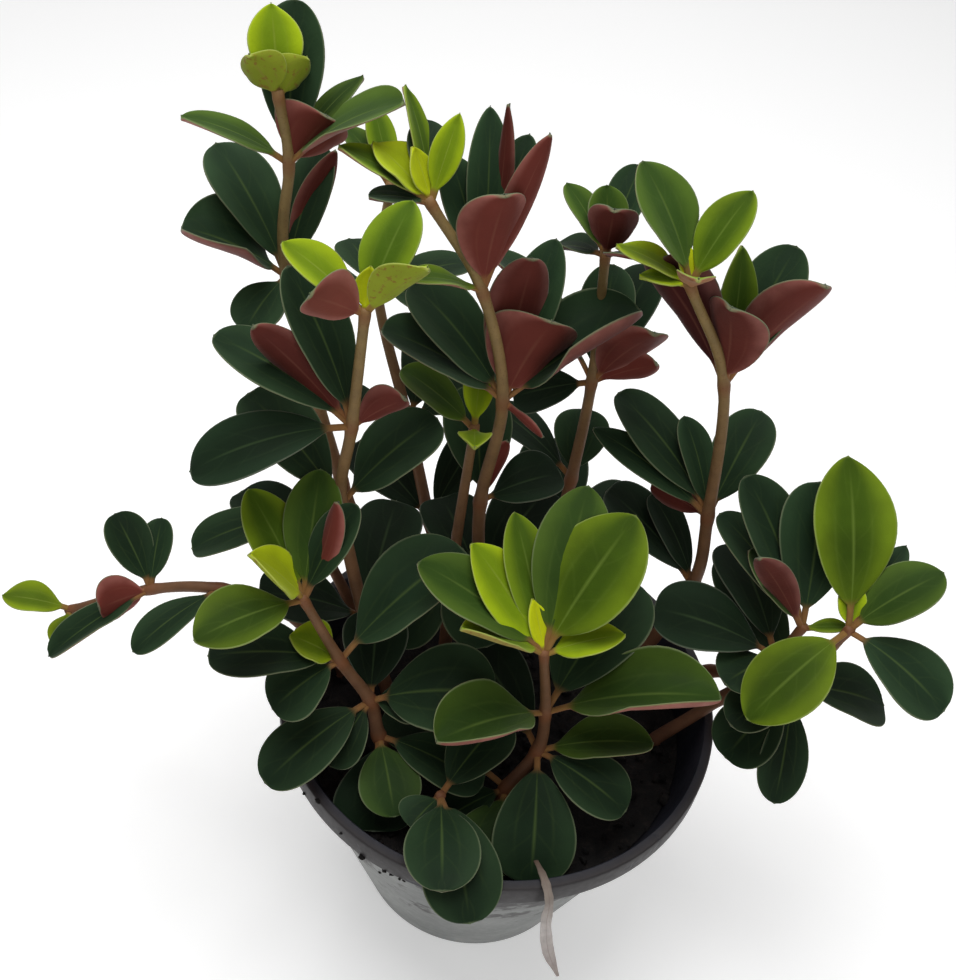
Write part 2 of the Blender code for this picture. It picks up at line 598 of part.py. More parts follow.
def main():
    for old in list(bpy.data.objects):
        bpy.data.objects.remove(old, do_unlink=True)
    paint = {name: material(name, *values) for name, values in COLOURS.items()}

    pot = add_object("pot", pot_shape())
    combine(pot, drain_cutters(), "DIFFERENCE")
    pot.data.materials.append(paint["pot"])
    pot.data.shade_smooth()
    pot.data.set_sharp_from_angle(angle=math.radians(30))

    soil = add_object("soil", soil_shape())
    combine(soil, root_cutters(), "DIFFERENCE")
    soil.data.materials.append(paint["soil"])

    leaves = settled_leaves()
    for name, (points, _) in SHOOTS.items():
        shoot = add_object(name, stem_tube(points))
        # The exact solver leaves open edges where many stalks meet at one node.
        combine(shoot, [leaf_shape(base, leaf) for base, leaf in leaves[name]], "UNION", "MANIFOLD")
        shoot.data.materials.append(paint["shoot"])

    dry = add_object("withered_leaf", dry_shape())
    dry.data.materials.append(paint["withered_leaf"])


main()
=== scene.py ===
"""The finished look of a potted double duty peperomia.

Every leaf is a closed rod carried onto the curved surface of its blade, and every stem is one
carried onto its path. The plant's design is in millimetres, and the scene is in metres. The
pot stands on z = 0, round the Z axis, and its front faces -Y.
"""
import math
import random
from collections import namedtuple

import bmesh
import bpy
import numpy as np
from mathutils import Matrix, Vector


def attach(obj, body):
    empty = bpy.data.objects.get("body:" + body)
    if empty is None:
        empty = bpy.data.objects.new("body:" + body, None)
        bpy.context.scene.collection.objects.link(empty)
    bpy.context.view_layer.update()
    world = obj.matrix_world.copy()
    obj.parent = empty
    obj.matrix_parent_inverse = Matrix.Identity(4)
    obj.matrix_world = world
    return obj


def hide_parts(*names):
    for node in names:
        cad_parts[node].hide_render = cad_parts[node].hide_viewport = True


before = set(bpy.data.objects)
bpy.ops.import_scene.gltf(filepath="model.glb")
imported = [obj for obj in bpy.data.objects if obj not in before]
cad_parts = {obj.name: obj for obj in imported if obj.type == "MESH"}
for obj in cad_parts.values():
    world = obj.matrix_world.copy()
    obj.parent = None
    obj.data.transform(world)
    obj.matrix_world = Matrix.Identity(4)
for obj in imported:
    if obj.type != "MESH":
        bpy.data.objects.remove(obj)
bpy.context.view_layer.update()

MM = 0.001

# Camera, from the ellipse of the pot's rim
CAMERA_PLACE = (-13.0, -195.0, 342.0)
CAMERA_PITCH = 43.5
CAMERA_ROLL = 7.8
FOCAL_PIXELS = 1154.0
PICTURE_HEIGHT = 980.0
SENSOR = 36.0

# Pot and soil
POT_HEIGHT = 84.0
RIM_RADIUS = 60.0
BASE_RADIUS = 34.5
WALL = 1.6
FLOOR = 2.0
LIP_HEIGHT = 7.0
LIP_STEP = 1.2
GAP = 0.3
SOIL_TOP = 70.0
SOIL_EDGE = 4.0
TURNED_SIDES = 128
WALL_RINGS = 11
INNER_RINGS = 8
SOIL_RINGS = 44
RING_RISE = 0.001
DRAIN_HOLES = 6
DRAIN_RADIUS = 3.5
DRAIN_CIRCLE = 27.0
DRAIN_SIDES = 32
DRAIN_DEPTH = 8.0

# Crumbs of mix, loose on the surface, and dried on the rim and the wall at the front left
CRUMB_SEED = 7
CRUMB_LUMPS = 0.28
LOOSE_CRUMBS = 420
LOOSE_CIRCLE = 53.0
LOOSE_SIZES = (0.4, 1.5)
LOOSE_GRADING = 1.3
DRIED_CRUMBS = 34
DRIED_AZIMUTH = -118.0
DRIED_SPREAD = 17.0
DRIED_FALL = 14.0
DRIED_SIZES = (0.5, 0.9)
DRIED_GRADING = 2.0

# Withered leaf, over the front of the rim
DRY_PATH = ((13.5, -50.0, 82.4), (15.0, -54.5, 84.9), (16.2, -58.0, 85.3), (17.3, -60.5, 82.5),
            (18.0, -60.8, 72.0), (20.5, -60.5, 58.0), (25.0, -60.0, 43.5))
DRY_HALF_WIDTHS = (0.6, 1.0, 1.2, 1.2, 1.5, 1.9, 0.5)
DRY_SPANS = 10
DRY_SIDES = 24
DRY_RINGS = 60
DRY_HALF_HEIGHT = 0.3
DRY_CRUMPLE = 0.12

# Stems
ROOT_FOOT = 58.0
COLLAR = 72.5
STEM_ROOT_RADIUS = 2.1
STEM_TIP_RADIUS = 1.1
STEM_BUD = 1.5
STEM_SPANS = 8
STEM_SIDES = 16
STEM_RINGS = 90
KNOT_SWELL = 0.22
KNOT_REACH = 2.2
KNOT_FADE = 4.0
YOUNG_RISE = 130.0

# Leaves
STALK_SHARE = 0.14
STALK_HALF_WIDTH = 0.85
STALK_HALF_HEIGHT = 0.65
STALK_SINK = 0.5
WIDEST = 0.5
FOOT_POWER = 0.85
SHARP_TIP = 0.95
TIP_ROUNDING = 0.11
BROAD = 0.5
CUP_ONSET = 2.5
RIB_HALF_HEIGHT = 0.55
EDGE_HALF_HEIGHT = 0.34
ARC_STEPS = 120
LEAF_SIDES = 30
LEAF_RINGS = 28
END_CROWDING = 0.6
OLDEST = 5.0

# Veins, as shares of a blade's half width, and the relief round them in millimetres
VEIN_HALF_WIDTH = 0.06
SIDE_VEIN = 0.46
FURROW = 0.22
PILLOW = 0.10

# Edge waves: their height as a share of the width, and how fast they follow each other
RIPPLE_HEIGHTS = (0.015, 0.045)
RIPPLE_RATES = (6.0, 9.0)
RIPPLE_TWIST = 0.8

# Heights in metres: where the painted shade on the leaves fades out going up, where the pot turns black,
# where smears set in
LEAF_PAINTED_SHADE = (0.075, 0.190)
POT_BLACK = (0.058, 0.066)
SMEAR_HEIGHT = 0.048

# Stage, in metres
FLOOR_SIZE = 6.0
SKY_STRENGTH = 0.28
LAMP_AIM = (0.0, 0.0, 0.12)

# A leaf's direction is its azimuth, from +X towards +Y, and its lift above the horizontal.
# Roll turns it about its length, arch bends its tip down, and cup turns up its two halves.
# Age runs from 0, a bud, to 5, one of the oldest leaves. Angles are in degrees.
Leaf = namedtuple("Leaf", "azimuth lift length width roll arch cup age")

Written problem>
The line with "# The exact" marks the start and the line with "obj.parent = empty" marks the end; transcribe every line in that stretch, unchanged.

Response to this task>
        # The exact solver leaves open edges where many stalks meet at one node.
        combine(shoot, [leaf_shape(base, leaf) for base, leaf in leaves[name]], "UNION", "MANIFOLD")
        shoot.data.materials.append(paint["shoot"])

    dry = add_object("withered_leaf", dry_shape())
    dry.data.materials.append(paint["withered_leaf"])


main()
=== scene.py ===
"""The finished look of a potted double duty peperomia.

Every leaf is a closed rod carried onto the curved surface of its blade, and every stem is one
carried onto its path. The plant's design is in millimetres, and the scene is in metres. The
pot stands on z = 0, round the Z axis, and its front faces -Y.
"""
import math
import random
from collections import namedtuple

import bmesh
import bpy
import numpy as np
from mathutils import Matrix, Vector


def attach(obj, body):
    empty = bpy.data.objects.get("body:" + body)
    if empty is None:
        empty = bpy.data.objects.new("body:" + body, None)
        bpy.context.scene.collection.objects.link(empty)
    bpy.context.view_layer.update()
    world = obj.matrix_world.copy()
    obj.parent = empty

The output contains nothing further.